The movie’s release coincides with the 80th anniversary of the 1936 Olympics which many believed Hitler organized in Berlin as part of Nazi propaganda promoting Aryan racial superiority. The XI Olympiad played August 1 to 16 that year.
Before this documentary, much of black Americans’ participation in the 1936 Olympics was centered on Jesse Owens, who won four gold medals in track and field and was the most successful athlete in that Olympics. At least two films have been made about Jesse Owens, one in 1984, and the latest, “Race,” released in February this year.
Before the concept for the documentary was made, writer-director Deborah Riley Draper herself thought Jesse Owens was the only one on the 1936 Olympic Team.
“After doing research, we discovered 17 others, including two women,” Draper tells the online TV program Black Hollywood Live Conversations. “It’s a really powerful story, because these are kids. They were on a boat for 10 days headed to Nazi Germany to represent America, where they were second-class citizens. And then when they get to Berlin, a few interesting things happen: they were able to get on the bus. They were able to get into restaurants and sit out and be served. So this really changed their perspective. And when they came home, while the stories may not have been known, you know the impact, because Mack Robinson – Jackie Robinson’s brother – was on that 1936 team. Ten years after Mack, Jackie Robinson breaks the color barrier in American baseball.”
Draper, a former advertising executive, says she stumbled on the story of the 17 other Americans as she was researching on Valaida Snow, a trumpet player who was arrested while touring Denmark in 1941 and intered in a Nazi concentration camp for two years. When Snow returned, it was she who referenced the Olympians, and from her research, Draper knew about the 17 other Americans.
“We started with – I think there were 18 people, we don’t quite know their names, we have this photograph where we could see their faces,” Draper says. “So then there’s this process of investigation, finding out who they are – the accurate names, then finding the families, finding the school records, finding the university records, and going over to Germany where the records were very intact.”

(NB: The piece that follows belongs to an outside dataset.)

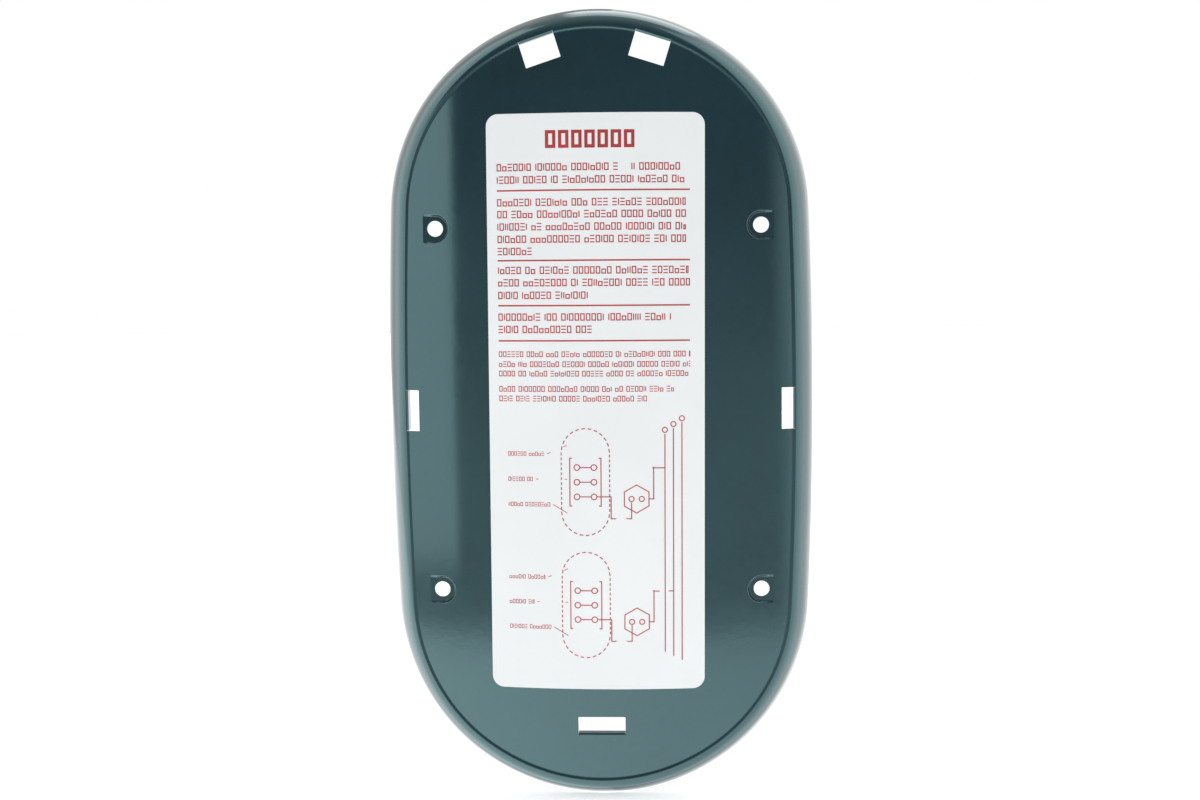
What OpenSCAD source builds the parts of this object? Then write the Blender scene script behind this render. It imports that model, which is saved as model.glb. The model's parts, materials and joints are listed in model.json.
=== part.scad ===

Draper had to personally dig through a variety of sources, including such leading black newspapers of the day – the Chicago Defender, Pittsburgh Courier, the Baltimore Afro-American, among others – and stories in Ebony as well as obituaries.
The film includes Draper’s subtitled interview with a German spectator from the 1936 Olympics.
Blair Underwood officially narrates the documentary and does double duty as executive producer. But the voices of the actual Olympians can be heard throughout the film, as well as the voices of some of their children who had to tell of the heartbreak their parents felt for having their great accomplishments largely ignored at home.
In the interview Black Hollywood Lives’ Conversations, Draper says the film tells a story that is a vital part of history and is as relevant today as it was almost 80 years ago.
“I was fascinated that the grandchildren of slaves would be able to go to Germany and represent America, and then we lose sight of the story, it disappears,” Draper says in the interview, seen on YouTube at https://www.youtube.com/watch?v=5RZ8XtbN00U. “And I thought, wow, what would happen if all of these 18 young people were able to talk to young people of today and they were able to tell stories and create a pathway for the future, so that this next generation can understand what it feels like to break down stereotypes, what it feels like to kick in doors and do it in a way that’s really smart, really graceful, and a way that they can’t take it from you? These stories may be lost, but their impact lives forever. And I’m going to make sure that the story lives forever, too.
“Olympic Pride, American Prejudice” opens at the Monica Film Center, 1332 2nd Street in Santa Monica, and plans to expand to 10 other cities in September.